Just after D Day, a pair of over enthusiastic Maquis botch-ups had brought on Nazi massacres in the towns of Oradour-sur-Glane and Tulle. In Tulle, the Nazis hanged nearly a hundred men from lampposts. In Oradour-sur-Glane, the
SS jammed hundreds of men into barns and garages and hundreds more women and children into the town church, then machine-gunned the men and set fire to the barns, garages, and church. No one inside—men, women, or children—survived the flames. After that, they looted the town and killed the few people who’d tried to hide in cellars. They left behind a ghost town.
No doubt about it, Hubert had made a powerful case—military, political, and humanitarian—for getting weapons for his troops. Dominique and Singlaub promised to do what they could.
Later that morning, word came that an OSS operational group had blown up a rail bridge on a northern spur to the east-west line connecting Bordeaux with Lyon, while another band of saboteurs had taken a hydroelectric plant out of action. This cut off power both to an arms factory in Tulle and to the electrified rail line between Correze and Bordeaux. Other Maquis commanders had their eye on Route 89 bridges and were asking for explosives.
This presented Lieutenant Singlaub with a problem. Though the bridges were legitimate targets, closing the highway was not a good idea.
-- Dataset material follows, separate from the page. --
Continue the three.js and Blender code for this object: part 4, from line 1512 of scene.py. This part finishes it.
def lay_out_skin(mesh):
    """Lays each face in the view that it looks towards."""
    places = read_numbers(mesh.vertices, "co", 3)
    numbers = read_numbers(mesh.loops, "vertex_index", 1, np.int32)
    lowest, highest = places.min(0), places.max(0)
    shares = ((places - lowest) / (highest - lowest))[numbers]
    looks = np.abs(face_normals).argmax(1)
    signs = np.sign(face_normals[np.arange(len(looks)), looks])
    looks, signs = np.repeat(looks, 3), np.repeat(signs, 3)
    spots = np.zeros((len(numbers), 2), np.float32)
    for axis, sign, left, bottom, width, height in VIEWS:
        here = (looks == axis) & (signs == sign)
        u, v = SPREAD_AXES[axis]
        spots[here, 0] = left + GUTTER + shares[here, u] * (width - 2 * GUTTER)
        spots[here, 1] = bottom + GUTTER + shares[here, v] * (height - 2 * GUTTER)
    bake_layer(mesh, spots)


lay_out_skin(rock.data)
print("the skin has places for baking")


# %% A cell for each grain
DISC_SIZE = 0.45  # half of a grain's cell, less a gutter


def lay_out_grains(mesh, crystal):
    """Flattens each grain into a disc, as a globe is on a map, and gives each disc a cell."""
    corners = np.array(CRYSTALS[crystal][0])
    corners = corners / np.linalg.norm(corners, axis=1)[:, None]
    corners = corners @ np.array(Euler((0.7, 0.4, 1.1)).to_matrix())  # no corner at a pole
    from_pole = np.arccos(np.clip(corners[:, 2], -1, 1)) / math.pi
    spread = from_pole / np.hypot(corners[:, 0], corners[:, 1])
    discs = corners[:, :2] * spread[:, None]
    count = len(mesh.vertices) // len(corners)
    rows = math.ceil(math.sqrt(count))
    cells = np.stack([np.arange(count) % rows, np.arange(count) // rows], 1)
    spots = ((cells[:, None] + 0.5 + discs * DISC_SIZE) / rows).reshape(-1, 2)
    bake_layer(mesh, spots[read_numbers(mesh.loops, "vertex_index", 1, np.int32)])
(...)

The Route 89 corridor through Correze was terrific ambush country, while a closed Route 89 would simply drive the German traffic north toward the more open country near the Loire—and expose Patton’s flank. Conclusion: It was best to keep pressure on the German garrisons along Route 89 but to leave the bridges intact and keep the highway open. This decision soon became the first Team James operational order to the Maquis.
OVER the next days, Dominique and Singlaub reconnoitered, paying special attention to the German garrisons at Brive, Tulle, Ussel, and Egletons—heavily defended, with sandbagged windows, barbed-wire entanglements, and machine-gun emplacements. Well-trained and disciplined Maquis forces had isolated each of these garrisons; barricades and roadblocks had been set up. Soon there would be coordinated attacks.